- The Washington Times - Monday, September 18, 2000

LIMA, Peru President Alberto Fujimori, dragged down by a bribery scandal involving his feared intelligence chief, met yesterday with his Cabinet to pave the way for new elections and plan his exit from power, as Peruvians took to the streets and flooded radio stations to voice their joy or sorrow.

Health Minister Alejandro Aguinaga said yesterday that the new elections Mr. Fujimori announced hours earlier would probably be held in six to seven months. Speaking with reporters after the Cabinet meeting, Mr. Aguinaga said Mr. Fujimori's ministers backed his decision to call a new presidential vote in which he would not be a candidate.
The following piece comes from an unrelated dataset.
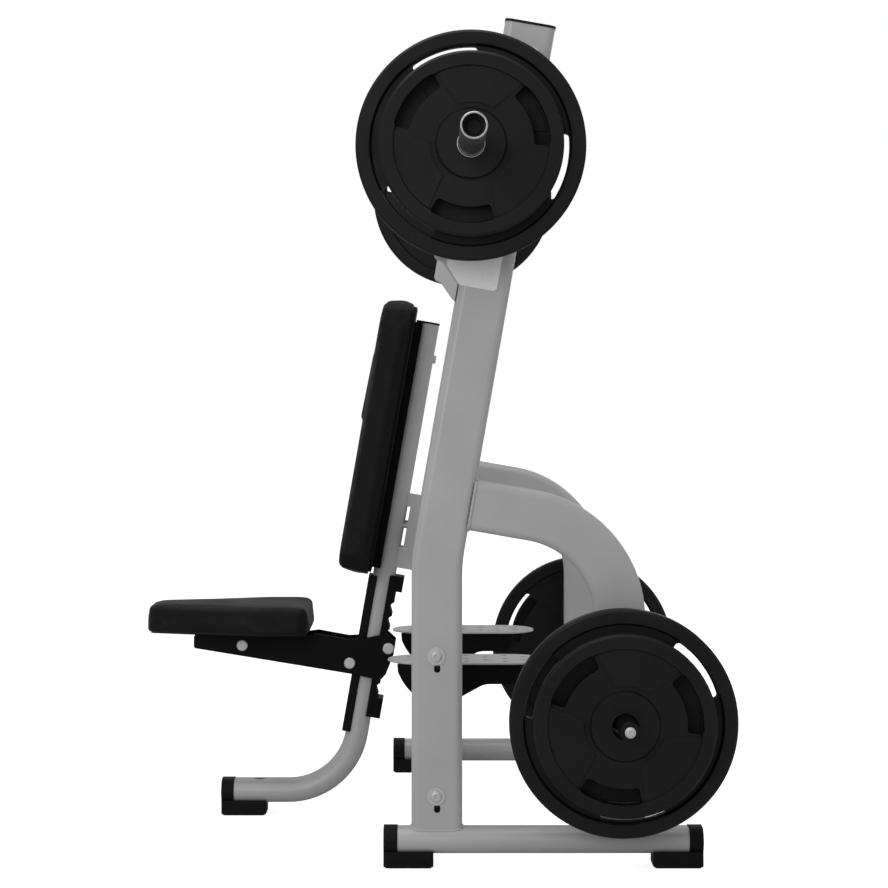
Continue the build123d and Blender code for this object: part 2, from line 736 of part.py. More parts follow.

Alejandro Toledo, who pulled out of the May presidential runoff after charging that Mr. Fujimori planned to rig the results, returned from Washington to try to join a "unity government," arriving at Lima's airport last night to a welcome by hundreds of supporters.

Some opposition leaders called yesterday for Mr. Fujimori to step down immediately and allow for a transition government. Mr. Fujimori didn't say whether he would remain in power until the elections are held.

Rumors spread through Lima yesterday that Mr. Fujimori decided to call new elections because of resistance from high military officers when he tried to fire intelligence chief Vladimiro Montesinos, his shadowy aide at the center of an alleged bribery scandal.

Prime Minister Federico Salas underlined late yesterday that Mr. Fujimori was in full control of the armed forces. He said Mr. Montesinos was in Lima and under investigation, though he had not been detained.

Mr. Montesinos was seen by many as even more powerful than the president, and he hand-picked Peru's top generals. Demands for his removal and calls for new elections were fueled last week when a videotape was released reoprtedly showing Mr. Montesinos paying off an opposition congressman to support the government.

Mirko Lauer, a columnist for La Republica, a paper that reports often on the inner workings of Peru's armed forces, said he understood that Mr. Montesinos was holed up at Las Palmas air base, where the National Intelligence Service is headquartered.

In a sign of Mr. Montesinos's continued hold on power, retired army Gen. Daniel Mora noted that three television stations "that are practically run by the intelligence service" did not broadcast Mr. Fujimori's speech to the nation.

Mr. Montesinos, he said, has "demonstrated immense power." But he said he did not think there was a military crisis. "The president is still the commander in chief of the armed forces," Mr. Mora said.

In Washington, before his return, Mr. Toledo praised Mr. Fujimori's decision to give up power and pave the way for a peaceful transition.

"The political opposition in Peru should not be thinking about a witch hunt," he said. "We have to think about a government of national unity and preparing an economic reactivation program … more than political confrontation."

The 62-year-old Mr. Fujimori, smiling and looking at ease, stunned the nation with his surprise announcement late Saturday. He said the vote was necessary after the political uproar over a videotape allegedly showing his intelligence chief bribing an opposition congressman to support the government.

"Despite having been elected by a majority of the population, I do not want to become a disturbing factor, and much less, an obstacle to the strengthening of the democratic system," Mr. Fujimori said.

As tens of thousands of opponents celebrated the beginning of the end to Fujimori's decade in power, supporters spoke out yesterday to defend his record and remind the world why this son of impoverished Japanese immigrants has ruled for as long as he has.

The United States, which questioned the legitimacy of Mr. Fujimori's re-election this year, urged a peaceful and open move to "full democracy."

White House spokesman Jake Siewert, traveling in Pennsylvania with President Clinton, pointed out that the United States has been encouraging political reform since the elections in May. In light of Mr. Fujimori's decision, Mr. Siewert said, "We hope that all elements in Peru will work a peaceful and transparent process to achieve full democracy."